→ GIVEN INFORMATION
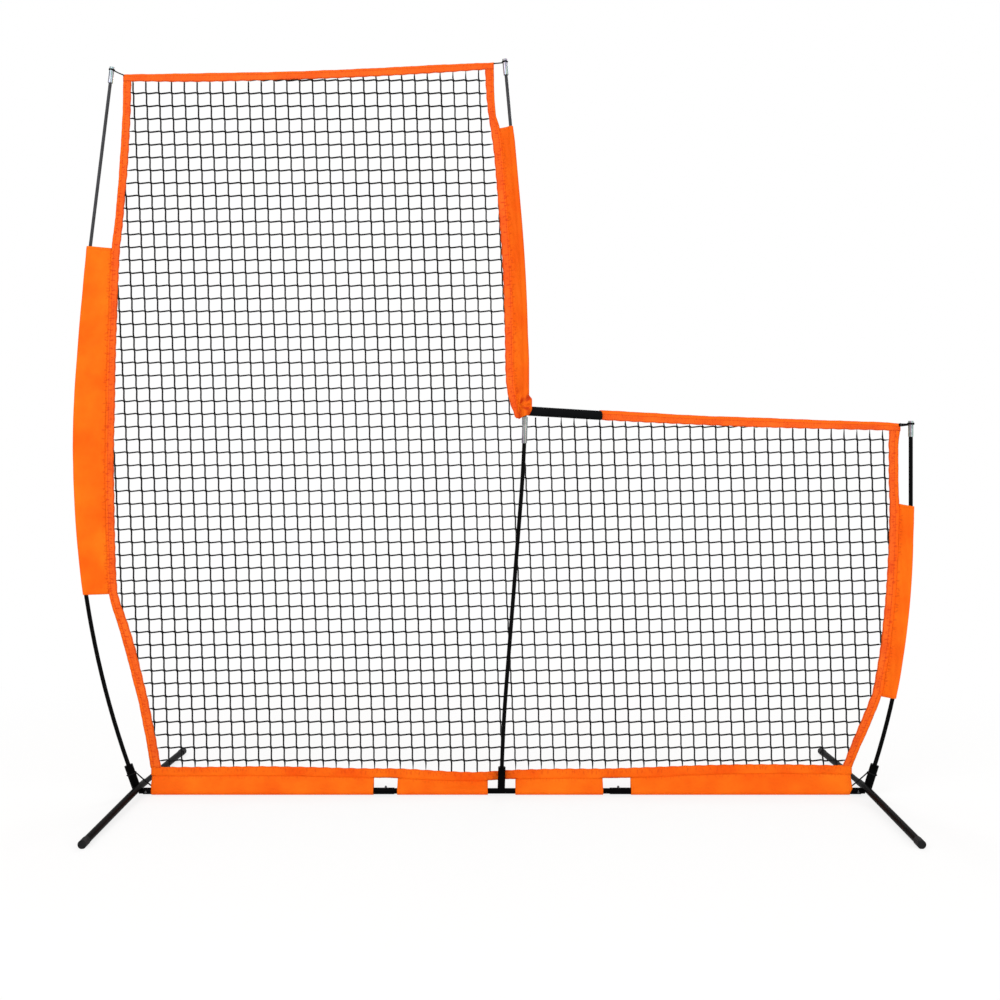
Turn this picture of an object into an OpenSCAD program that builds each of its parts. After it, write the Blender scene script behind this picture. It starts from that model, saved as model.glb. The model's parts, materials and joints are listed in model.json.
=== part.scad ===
// L-shaped pitching net: a bowed-pole frame on a steel base with two cross legs, and a hemmed net.
// Origin on the ground under the middle of the overall width. +X to the low side, +Y to the back, +Z up.

/* [Base] */
// Distance from the middle of the base to each corner hub
half_span = 1067; // [900:1:1300]
// Height of the base tubes' axis above the ground
base_z = 12.5; // [12.2:0.1:14]
// Outer diameter of the side base tubes and their wall
base_tube_d = 19; // [18.6:0.1:20]
base_tube_wall = 1.2; // [1:0.1:1.3]
// Diameter of the inner tube and of every spigot, and its wall
spigot_d = 16; // [15.6:0.1:16.2]
spigot_wall = 1.5; // [1:0.1:1.8]
// Distance from the middle to each base joint's button
joint_x = 342; // [320:1:360]
// Length of a side tube past its joint button, towards the middle
joint_lip = 25; // [12:1:32]
// Length of the centre tube past the joint button, inside the side tube
joint_overlap = 35; // [12:1:60]

/* [Legs] */
// Height of the leg axis at the hub
leg_z = 25; // [25:0.1:27]
// Distance that each leg reaches from the hub, end cap included
leg_reach = 460; // [400:1:600]
// Height of the flat worn into the bottom of each end cap
cap_flat = 0.45; // [0.2:0.05:0.8]
// Outer diameter of a leg tube
leg_d = 20; // [19.6:0.1:21]
// Half length of the hub's thick cross tube
cross_half = 54; // [40:1:70]
// Length of each leg spigot inside its leg
leg_grip = 95; // [60:1:120]
// Length of the rear spigot that shows between hub and leg
rear_bare = 110; // [20:1:140]
// Diameter of a rubber end cap, its length and its end wall
cap_d = 22.6; // [22.4:0.1:24]
cap_length = 30; // [20:1:45]
cap_wall = 4; // [2:0.5:8]

/* [Snap buttons] */
// Diameter of a snap button
button_d = 6.8; // [5:0.1:7]
// Height of a button above the outer tube
button_rise = 6; // [3.5:0.1:6.2]
// Distance from the hub to the hub joint's button
hub_button_gap = 22; // [20:1:30]
// Length of the hub's spigot inside the side tube
hub_spigot = 90; // [75:1:140]
// Thickness and width of the leaf spring
leaf_t = 0.6; // [0.4:0.1:0.8]
leaf_w = 5; // [3:0.5:6]
// Length of the leaf spring behind the button
leaf_length = 40; // [25:1:45]

/* [Pole sockets] */
// Outer diameter of the hub sockets and of the centre socket
socket_d = 24.5; // [23:0.1:26]
centre_socket_d = 22; // [21:0.1:22]
// Wall of the sockets
socket_wall = 2; // [1.5:0.1:2.2]
// Length of a hub socket, and the centre socket's height above the base tube's axis
socket_length = 71; // [60:1:110]
centre_socket_h = 70.5; // [55:0.5:72]
// Distances of a hub socket's foot outside and below the leg axis
socket_out = 9; // [4:0.5:12]
socket_down = 3; // [1:0.5:4]
// Depth that a pole goes into its socket
pole_grip = 56; // [40:1:58]
// Floor of the plastic pole seat
seat_floor = 3; // [1:0.5:5]

/* [Poles] */
// Diameter of the lower pole sections and of the upper ones
pole_low_d = 12; // [11:0.1:12.4]
pole_up_d = 9.5; // [8:0.1:10.5]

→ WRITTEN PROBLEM
Copy each line of the data that contains the word "into".

→ ANSWER FOR THIS EXERCISE
Turn this picture of an object into an OpenSCAD program that builds each of its parts. After it, write the Blender scene script behind this picture. It starts from that model, saved as model.glb. The model's parts, materials and joints are listed in model.json.
// Height of the flat worn into the bottom of each end cap
// Depth that a pole goes into its socket